:: Material ::

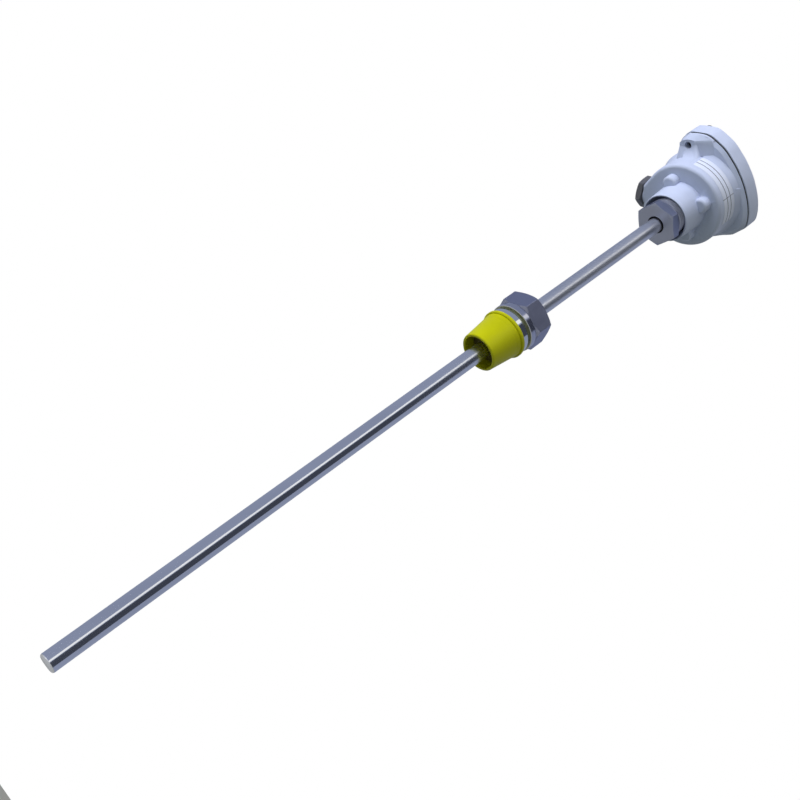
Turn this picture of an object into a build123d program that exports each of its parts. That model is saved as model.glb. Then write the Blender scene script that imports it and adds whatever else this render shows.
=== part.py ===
from build123d import *
import math
import os

os.makedirs("parts", exist_ok=True)

# All sizes in mm. +Z runs along the stem towards the head, the origin is the centre of
# the sealing face that lands on the process wall, and +X points out of the cable entry.

# Stem
stem_d = 9.0                    # protective tube, one diameter from tip to head
stem_wall = 1.0
insertion_len = 270.0           # sealing face to tip
tip_thick = 3.0                 # welded end of the tube
tip_edge_r = 1.2
weld_gap = 0.03                 # radial play left round the stem in turned bores

# Process fitting, one turning
pipe_thread_d = 20.955          # G 1/2 crest
pipe_thread_len = 14.0
thread_end_len = 1.2            # chamfer at the first turn
relief_d = 18.4
relief_len = 2.4
runout_len = 1.0
collar_d = 26.0
collar_len = 3.2
groove_d = 24.4
groove_len = 2.0
ring_d = 27.4
ring_len = 3.8
ring_edge_len = 0.4
hex_af = 27.0
hex_len = 11.5
hex_corner_angle = -1.0         # where one hexagon corner points, from +X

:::

→ Stated goal
Nothing should be left out: repeat all of the data exactly.

→ Solution for this task
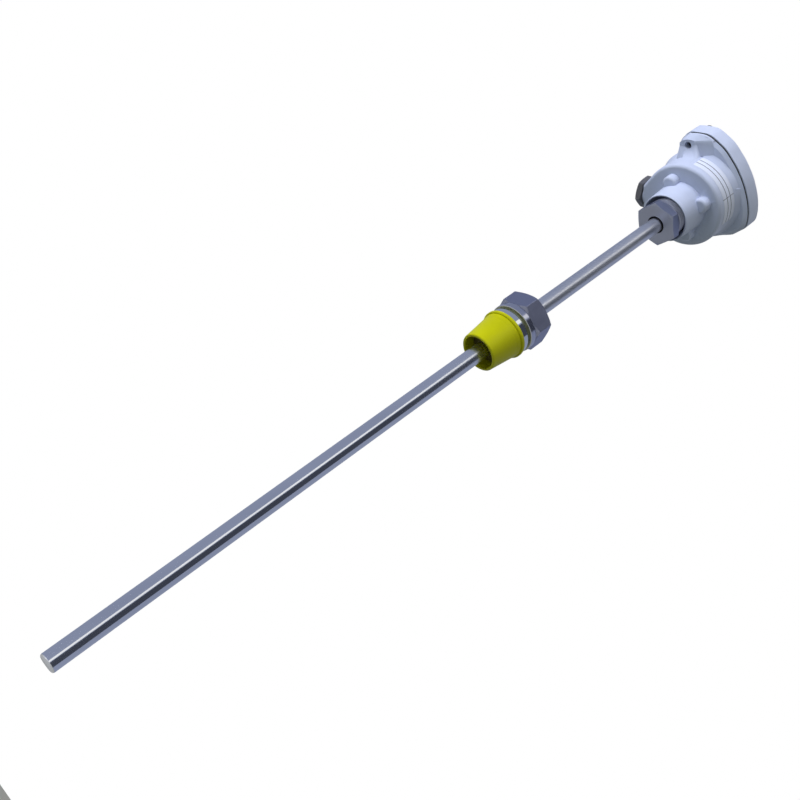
Turn this picture of an object into a build123d program that exports each of its parts. That model is saved as model.glb. Then write the Blender scene script that imports it and adds whatever else this render shows.
=== part.py ===
from build123d import *
import math
import os

os.makedirs("parts", exist_ok=True)

# All sizes in mm. +Z runs along the stem towards the head, the origin is the centre of
# the sealing face that lands on the process wall, and +X points out of the cable entry.

# Stem
stem_d = 9.0                    # protective tube, one diameter from tip to head
stem_wall = 1.0
insertion_len = 270.0           # sealing face to tip
tip_thick = 3.0                 # welded end of the tube
tip_edge_r = 1.2
weld_gap = 0.03                 # radial play left round the stem in turned bores

# Process fitting, one turning
pipe_thread_d = 20.955          # G 1/2 crest
pipe_thread_len = 14.0
thread_end_len = 1.2            # chamfer at the first turn
relief_d = 18.4
relief_len = 2.4
runout_len = 1.0
collar_d = 26.0
collar_len = 3.2
groove_d = 24.4
groove_len = 2.0
ring_d = 27.4
ring_len = 3.8
ring_edge_len = 0.4
hex_af = 27.0
hex_len = 11.5
hex_corner_angle = -1.0         # where one hexagon corner points, from +X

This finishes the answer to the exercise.